On 15/07/11 08:50, Paul Eggert wrote:
> On 07/14/11 17:25, Pádraig Brady wrote:
>> I'm not sure about defining these to 0 in gnulib.
>> That will silently ignore the intent of a program on certain platforms.
>> Wouldn't it be better to fail to compile so that each program then does:
>> #ifndef SA_RESETHAND
>> /* do something else */
>> #endif
> Well, as a matter of style, I prefer this:
>    if (! SA_RESETHAND)
>      do_something_else ();
> as that's much more likely to detect bitrot in the "do something else"
> part. 

Absolutely. What I was getting was that it's probably better to leave
the following to the app too:

# define SA_RESETHAND 0
/* Now the app writer knows they need to handle this case */

Otherwise new users of sigaction() or whatever may not be aware
of portability issues. They're all documented, but they're too
easy to miss there IMHO.

> (Of course this is all assuming the application writer knows
> about platforms where SA_RESETHAND isn't implemented.)
> On NonStop, if you invoke signal(), it uses the SA_RESETHAND semantics
> (POSIX allows this).  Conversely, if you invoke sigaction(), NonStop
> always behaves as if SA_RESTART and SA_RESETHAND are zero, i.e., it
> doesn't support either feature with sigaction.

Thanks for checking that.

> I just now checked coreutils.  Two programs use SA_RESETHAND.  The
> first (csplit) is clearly using it incorrectly, and won't work
> properly on any host that implements SA_RESETHAND according to POSIX.

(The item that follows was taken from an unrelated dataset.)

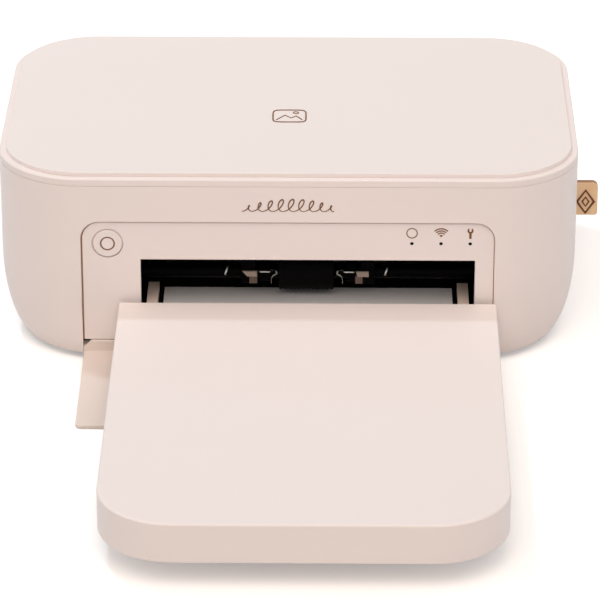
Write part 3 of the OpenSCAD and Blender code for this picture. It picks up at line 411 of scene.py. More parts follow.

> The second (dd) is using the above idiom already, that is, it is
> assuming SA_RESETHAND is #defined to 0 on hosts that don't support it.
> (It has some obsolete comments though, that need fixing.)

> Conversely, the two programs that depend on SA_RESTART will
> probably misbehave if a signal interrupts a system call on
> NonStop.  I see no easy fix for this, and I expect the gnulib
> change may be the best we can do.

Again, that gnulib change would only paper over the issue.